Later in the game, he made his way to first again.
"I think I found 'em," Ramirez said.
Another single later, he was certain.
"I found 'em," Ramirez said. "They were in Australia."
Wherever Altuve thought he left his swing, he has found it at the right time. It's not that the Astros need him to be classic Jose Altuve to win, of course; their lineup is as deep as it is dangerous. Still, Glasnow had twirled four delightful innings, vacillating between his frightening fastball and hammer curve to great effect.
Altuve feebly flied out to right in his first at-bat and popped out to shortstop in his second. In the bottom of the fifth, with Astros starter Justin Verlander matching Glasnow zero for zero, Altuve fouled off a first-pitch fastball and took a second for a ball. Glasnow went back to the fastball a third time and executed the exact pitch he wanted: top of the strike zone, 98 with cut, the sort of pitch through which lesser hitters swing.
"But it's Jose Altuve," Rays manager Kevin Cash said.
It was, Altuve said, "the only good swing of the game I had." He picked the right time to unleash it and send the crowd of 43,360 at Minute Maid Park into a tizzy. The ball skied toward the Crawford Boxes in left field for his ninth career playoff home run and fifth in ALDS Game 1s, following three in 2017 and another last year. Whatever Altuve's doubts were midseason, he came into Game 1 feeling better about himself, telling shortstop Carlos Correa that he expected to homer Friday because he always does in the first game of the postseason.
This herculean version of Altuve isn't exactly shocking. Coming off right knee surgery in the offseason, Altuve struggled to find a rhythm through the season's first six weeks and hit the injured list because of a strained left hamstring. Lower-body weakness plagued him and sidelined Altuve for more than five weeks. Upon his return, he looked like classic Altuve, and after the All-Star break he morphed into something entirely different: a dangerous power hitter again, with 21 home runs in 68 games and a .622 slugging percentage.

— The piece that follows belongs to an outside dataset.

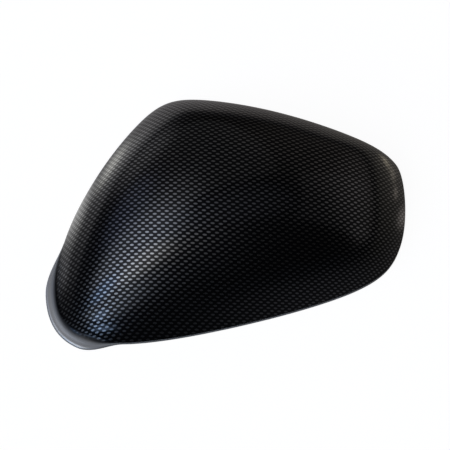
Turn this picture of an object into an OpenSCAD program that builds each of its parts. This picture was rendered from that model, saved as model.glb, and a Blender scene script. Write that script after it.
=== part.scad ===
// Wing mirror cover: a one-piece moulded shell that clips over the back of a door mirror.
// It lies on its rim with the open side down. +X runs from the big end to the small end,
// +Y from the near side to the far side, and +Z up to the crown. The origin is the middle
// of the rim's box, on the rim plane.

/* [Rim outline] */
// Length of the near side between its two sketch corners
near_side = 247; // [225:1:265]
// How far the near side climbs towards the far side on its way to the small end
near_rise = 55; // [40:1:70]
// Depth of the big end between its two sketch corners
big_end_depth = 204; // [185:1:220]
// How far the big end's far corner leans towards the small end
big_end_lean = 80; // [62:1:98]
// Depth of the small end between its two sketch corners
small_end_depth = 99; // [82:1:114]
// How far the small end's far corner leans outward
small_end_lean = 10; // [0:1:25]
// Length of side taken up by the rounding of the big end's near corner
big_near_round = 83; // [50:1:110]
// Length of side taken up by the rounding of the small end's near corner
small_near_round = 40; // [22:1:60]
// Length of side taken up by the rounding of the small end's far corner
small_far_round = 25; // [16:1:50]
// Length of side taken up by the rounding of the big end's far corner
big_far_round = 37; // [22:1:60]
// How far the near side bows outward
near_bow = 6; // [0:1:20]
// How far the small end bows outward
small_end_bow = 4; // [0:1:14]
// How far the far side bows outward
far_bow = 4; // [0:1:16]
// How far the big end bows outward
big_end_bow = 17; // [4:1:26]

/* [Dome] */
// Height of the crown above the rim plane
crown_height = 72; // [60:1:84]
// How far the crown sits from the middle of the rim towards the small end
crown_ahead = 0; // [-15:1:15]
// How far the crown sits from the middle of the rim towards the far side
crown_back = 4; // [-10:1:15]
// How flat the dome stays around its crown before it rolls over
crown_fullness = 2.2; // [2:0.1:2.8]
// How full the dome's shoulder is
shoulder_fullness = 2.1; // [1.9:0.1:2.6]
// Share of a full dome that is used, so that the walls keep a moulding draft
dome_reach = 0.93; // [0.88:0.01:0.97]
// Thickness of the moulded wall
wall = 2.5; // [2:0.1:3.5]

/* [Rim] */
// Height of the upright land around the rim
land = 2.5; // [2:0.1:4]
// Thickness of the rim's edge, where the mirror housing's edge steps inside it
edge_wall = 1.5; // [1:0.1:1.9]
// How far the lip at the big end's near corner flares out
lip_flare = 7; // [3:0.5:9]
// Height at which the lip starts to leave the wall
lip_height = 6.5; // [5:0.5:12]
// Radius of the lip's rounded edge
lip_round = 1.8; // [0.5:0.1:2.3]
// Direction in which the lip starts on the big end, in degrees around the rim
lip_start_angle = 188; // [178:1:194]
// Direction in which the lip ends on the near side, in degrees around the rim
lip_end_angle = 231; // [224:1:238]
// Angle over which the lip grows out of the rim on the big end
end_run_out_angle = 17; // [10:1:22]
// Angle over which the lip runs back into the rim on the near side
side_run_out_angle = 10; // [6:1:14]

/* [Snap hooks] */
// Places of the snap hooks, in degrees around the rim
hook_bearings = [12, 62, 118, 168, 254, 310];
// Distance of a hook's plate from the rim's outer edge
hook_setback = 9; // [7:0.5:13]
// Width of a hook's plate along the rim
hook_width = 14; // [9:1:20]
// Thickness of a hook's plate
hook_plate = 2.2; // [1.6:0.1:3]
// Height of the hook tips above the rim plane
hook_foot = 4; // [2:0.5:8]
// Reach of a hook's barb towards the middle of the cover
hook_barb = 2; // [1:0.1:3]
// Thickness of the two webs that brace each hook against the wall
web = 1.6; // [1.2:0.1:2.2]
// Free length of a hook's plate below its webs
hook_spring = 8; // [5:0.5:11]

/* [Locating pegs] */
// Places of the locating pegs, from the middle of the rim
peg_places = [[-64, -34], [-34, 46], [76, 4]];
// Radius of a peg
peg_radius = 3; // [2.5:0.1:4]
// Height of the peg tips above the rim plane
peg_foot = 16; // [10:1:24]
// Height of the lead-in cone at a peg's tip
peg_lead = 1.5; // [0.5:0.1:2.5]
// Plain length of a peg above its lead-in cone
peg_plain = 14; // [10:1:18]
// Radius of the thicker root that a peg stands on
peg_root_radius = 4.5; // [4.1:0.1:6]
// Reach of a peg's four fins from its axis
fin_reach = 8; // [5:0.5:11]
// Thickness of a peg's fins
fin = 1.6; // [1.2:0.1:2.2]

/* [Crown ribs] */
// Places of the ribs that run along the cover, from the middle of the rim
long_rib_places = [-30, 24];
// Places of the ribs that run across the cover, from the middle of the rim
cross_rib_places = [-56, -8, 40];
// Thickness of a crown rib
rib = 1.5; // [1:0.1:2.2]
// Depth of a crown rib below the inside of the wall
rib_depth = 4; // [2:0.5:7]
// Height above the rim plane where the crown ribs end
rib_foot = 34; // [26:1:44]

/* [Hidden] */

// Points on the rim for each of the twelve spans of its spline, and rings from crown to lip
fine_steps = 8;
coarse_steps = 4;
outer_rings = 15;
inner_rings = 12;
fillet_rings = 5;
round_rings = 3;
// How far a cutting solid runs past the face that it cuts
overrun = 1;
full_turn = 360;
quarter_turn = full_turn / 4;
$fn = 48;

// Corners of the sketch, counterclockwise from the big end's near corner
corners = [
    [0, 0],
    [near_side, near_rise],
    [near_side + small_end_lean, near_rise + small_end_depth],
    [big_end_lean, big_end_depth]
];
rounds = [big_near_round, small_near_round, small_far_round, big_far_round];
bows = [near_bow, small_end_bow, far_bow, big_end_bow];

// Small vector helpers: a unit vector, and the outward normal of a counterclockwise direction
function unit(v) = v / norm(v);
function outward(d) = [d.y, -d.x];
function middle(v) = (max(v) + min(v)) / 2;
function half_span(v) = (max(v) - min(v)) / 2;

// Three control points for a side: the end of one corner's rounding, the bow, the next rounding
function side_controls(k) =
    let (a = corners[k], b = corners[(k + 1) % len(corners)], d = unit(b - a))
    [
        a + d * rounds[k] / 2,
        (a + b) / 2 + outward(d) * bows[k],
        b - d * rounds[(k + 1) % len(corners)] / 2
    ];
controls = [for (k = [0:len(corners) - 1]) each side_controls(k)];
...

"My confidence is back right now," he said. "I finished the second half strong. I played the way I play."
Which includes the requisite insecurity. In a lineup with MVP candidate Alex Bregman and arguably the best hitter in the AL this year, Yordan Alvarez, not to mention George Springer and Michael Brantley and Yuli Gurriel and Correa, it's easy to engage in a bit of comparative self-loathing.
"Every day," Astros outfielder Josh Reddick said. "He could be player of the week, 10 for his last 12, go 0-for-3 in a game, get an infield single in the eighth and look at me and go, 'Papi, I needed that.' No, you didn't. You didn't need that. I mean, we need every one of 'em, but you? You don't need that."

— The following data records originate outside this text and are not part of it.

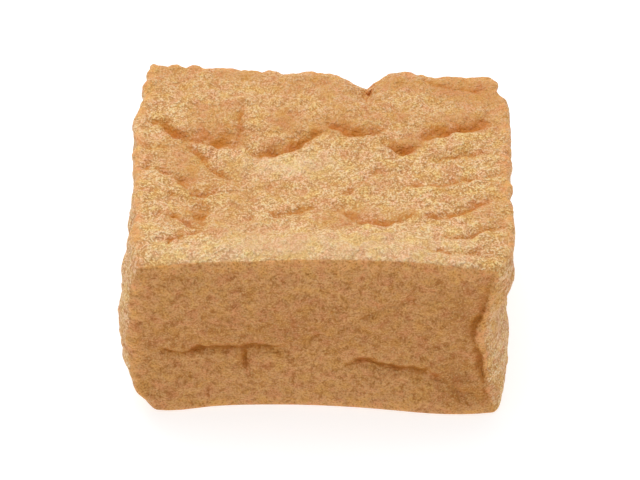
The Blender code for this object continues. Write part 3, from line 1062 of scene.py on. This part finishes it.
class TOFU_OT_stage(bpy.types.Operator):
    """Set the white table, the light and the camera round the block"""

    bl_idname = "tofu.stage"
    bl_label = "Table, light and camera"

    def execute(self, context):
        settings = context.scene.tofu_stage
        half = settings.floor_size / 2
        corners = [(-half, -half, 0), (half, -half, 0), (half, half, 0), (-half, half, 0)]
        floor_mesh = bpy.data.meshes.new("table")
        floor_mesh.from_pydata(corners, [], [(0, 1, 2, 3)])
        floor_mesh.materials.append(white_table(settings))
        floor = bpy.data.objects.new("table", floor_mesh)

        soft_light = bpy.data.lights.new("key", "AREA")
        soft_light.size = settings.key_size
        soft_light.energy = settings.key_power
        key = bpy.data.objects.new("key", soft_light)
        key.location = settings.key_place

        lens = bpy.data.cameras.new("camera")
        lens.lens = settings.focal_length
        lens.clip_start = 0.01
        camera = bpy.data.objects.new("camera", lens)
        flat = math.cos(settings.elevation)
        away = Vector(
            (
                math.sin(settings.azimuth) * flat,
                -math.cos(settings.azimuth) * flat,
                math.sin(settings.elevation),
            )
        )
        aim = Vector(settings.aim)
        camera.location = aim + settings.distance * away

        for placed in (key, camera):
            placed.rotation_euler = (placed.location - aim).to_track_quat("Z", "Y").to_euler()
        for piece in (floor, key, camera):
            context.scene.collection.objects.link(piece)
        context.scene.camera = camera

        world = bpy.data.worlds.new("studio")
        world.use_nodes = True
        world.node_tree.nodes["Background"].inputs["Color"].default_value = (1.0, 1.0, 1.0, 1.0)
        world.node_tree.nodes["Background"].inputs["Strength"].default_value = settings.fill
        context.scene.world = world
        context.scene.view_settings.view_transform = "Standard"
        return {"FINISHED"}


class TOFU_PT_tofu(bpy.types.Panel):
    """Builds the block and its stage, with their sizes and colours"""

    bl_idname = "TOFU_PT_tofu"
    bl_label = "Fried tofu"
    bl_space_type = "VIEW_3D"
    bl_region_type = "UI"
    bl_category = "Tofu"

    def draw(self, context):
        parts = (
            (context.scene.tofu_block, TOFU_OT_block.bl_idname),
            (context.scene.tofu_stage, TOFU_OT_stage.bl_idname),
        )
        for settings, operator in parts:
            box = self.layout.box()
            for name in settings.__annotations__:
                box.prop(settings, name)
            box.operator(operator)


CLASSES = (BlockSettings, StageSettings, TOFU_OT_block, TOFU_OT_stage, TOFU_PT_tofu)


def register():
    """Adds the settings, the operators and the panel."""
    for cls in CLASSES:
        bpy.utils.register_class(cls)
    bpy.types.Scene.tofu_block = PointerProperty(type=BlockSettings)
    bpy.types.Scene.tofu_stage = PointerProperty(type=StageSettings)


def unregister():
    """Takes them away again."""
    del bpy.types.Scene.tofu_stage
    del bpy.types.Scene.tofu_block
    for cls in reversed(CLASSES):
        bpy.utils.unregister_class(cls)


def main():
    """Builds the block and its stage."""
    register()
    bpy.ops.tofu.block()
    bpy.ops.tofu.stage()


if __name__ == "__main__":
    main()
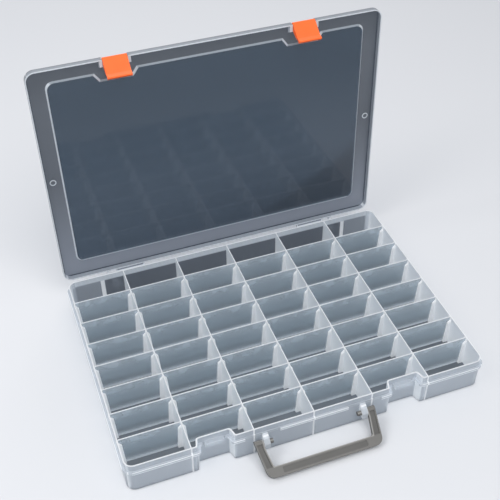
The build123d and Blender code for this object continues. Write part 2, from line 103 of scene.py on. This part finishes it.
class Recipe:
    """A material while it is mixed: its node tree, its colour so far and its cover of milk."""

    def __init__(self, name):
        self.material = bpy.data.materials.new(name)
        self.material.use_nodes = True
        self.tree = self.material.node_tree
        self.tree.nodes.clear()
        where = self.node("ShaderNodeTexCoord")
        self.place, self.facing = where.outputs["Object"], where.outputs["Normal"]
        self.x, self.y, self.z = self.node("ShaderNodeSeparateXYZ", {0: self.place}).outputs

    def node(self, kind, inputs=None, **settings):
        """A new node with its settings, and its inputs set to numbers or joined to sockets."""
        made = self.tree.nodes.new(kind)
        for name, value in settings.items():
            setattr(made, name, value)
        for key, value in (inputs or {}).items():
            self.feed(made.inputs[key], value)
        return made

    def feed(self, socket, value):
        """Sets one input to a number or a colour, or joins it to another node's output."""
        if isinstance(value, bpy.types.NodeSocket):
            self.tree.links.new(value, socket)
        elif isinstance(value, tuple) and len(value) == 3 and socket.type == "RGBA":
            socket.default_value = (*value, 1.0)
        else:
            socket.default_value = value

    def sum(self, operation, a, b=0.0):
        """One step of arithmetic on numbers or outputs."""
        return self.node("ShaderNodeMath", {0: a, 1: b}, operation=operation).outputs[0]

    def away(self, value):
        """How far a number is from 0, whatever its sign."""
        return self.sum("ABSOLUTE", value)

    def rest(self, share):
        """What a share leaves of 1."""
        return self.sum("SUBTRACT", 1.0, share)

    def both(self, *shares):
        """The product of several shares between 0 and 1: all of them have to hold."""
        total = shares[0]
        for share in shares[1:]:
            total = self.sum("MULTIPLY", total, share)
        return total

    def either(self, *shares):
        """The largest of several shares: one of them has to hold."""
        largest = shares[0]
        for share in shares[1:]:
            largest = self.sum("MAXIMUM", largest, share)
        return largest

    def step(self, value, limit, at_low, at_high):
        """A soft step: at_low up to the limit's first number, at_high from its second on."""
        low_light, high = limit
        made = self.node(
            "ShaderNodeMapRange", {0: value, 1: low_light, 2: high, 3: at_low, 4: at_high}, clamp=True
        )
        return made.outputs[0]

    def above(self, value, limit):
        """1 where a value is past the limit, and 0 before it."""
        return self.step(value, limit, 0.0, 1.0)

    def below(self, value, limit):
        """1 where a value is before the limit, and 0 past it."""
        return self.step(value, limit, 1.0, 0.0)

    def noise(self, scale, detail=2.0):
        """Smooth random cloud between 0 and 1, scale lumps to the metre."""
        inputs = {"Vector": self.place, "Scale": scale, "Detail": detail}
        return self.node("ShaderNodeTexNoise", inputs).outputs[0]

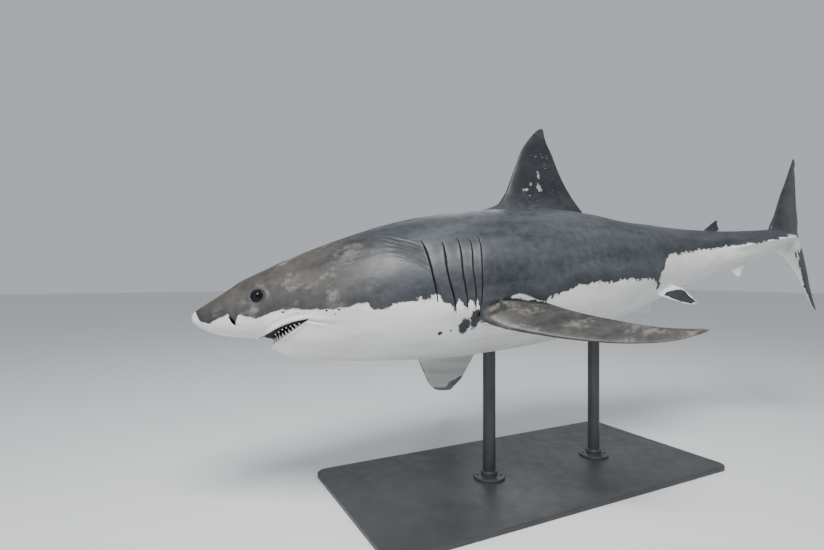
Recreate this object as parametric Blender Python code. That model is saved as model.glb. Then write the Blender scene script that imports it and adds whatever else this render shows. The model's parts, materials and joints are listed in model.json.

Both Altuve and the Astros needed it in Game 1. The home run chased Glasnow and gave Verlander, who threw seven one-hit innings, enough of a cushion until the rest of the lineup woke up. It served as a reminder, too, that for all of the depth in the Astros' lineup, Altuve -- who wound up hitting .298/.353/.550 with a career-best 31 home runs -- remains an integral cog in their offensive machine.

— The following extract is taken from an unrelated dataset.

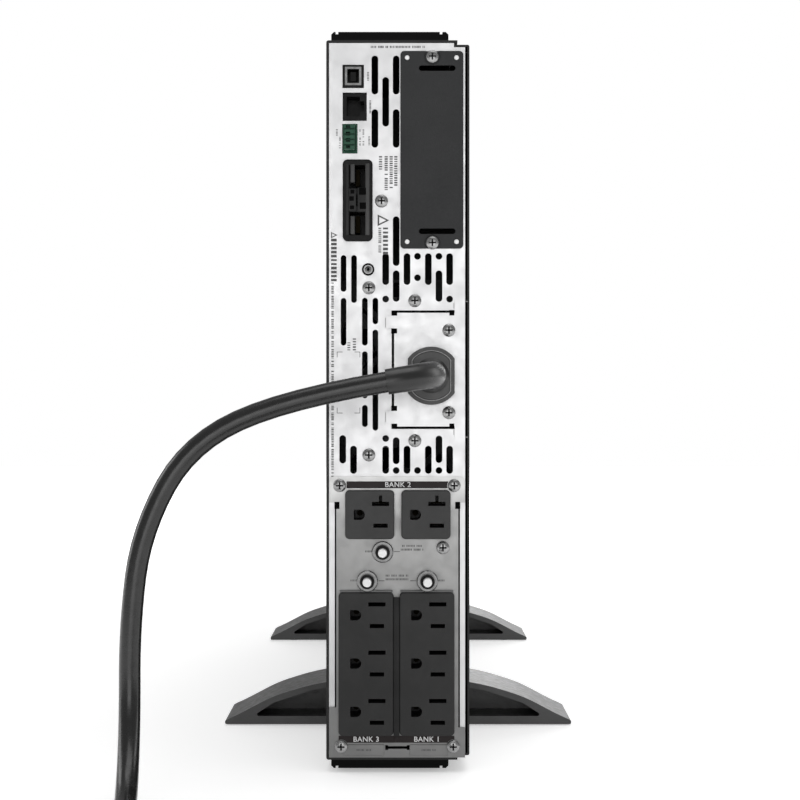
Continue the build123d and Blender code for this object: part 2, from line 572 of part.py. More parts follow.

"It's hard for Jose Altuve to be underrated, given that he's got hardware," Astros manager AJ Hinch said. "He's got an MVP. He's got batting titles. He's got a ring. He's got Silver Sluggers for every family member. He's got a Gold Glove. He's done almost everything you can in the game. But he had an underrated year."
He'll take that. What makes these Astros so great, Altuve said, is that amid their individual brilliance, the focus is on the team making its 2017 championship the beginning of something dynastic and not just a one-off. Altuve will forever be at the apex of that season's highlight reel, scooping up a ground ball and firing to first for the final out of the World Series. It was poetic, the guy who weathered three 100-plus-loss seasons putting the bow on a rebuild gone so right.
Altuve is still here, still one of the Astros' key players, still their heartbeat. Someday, he's going to slow down. The hits will come less frequently. The triumphs will be fewer and farther between. For now, though, any talk of that isn't just premature but laughable. Sorry, pitchers: Jose Altuve has found his hands. They weren't in Australia, either. They were there the whole time.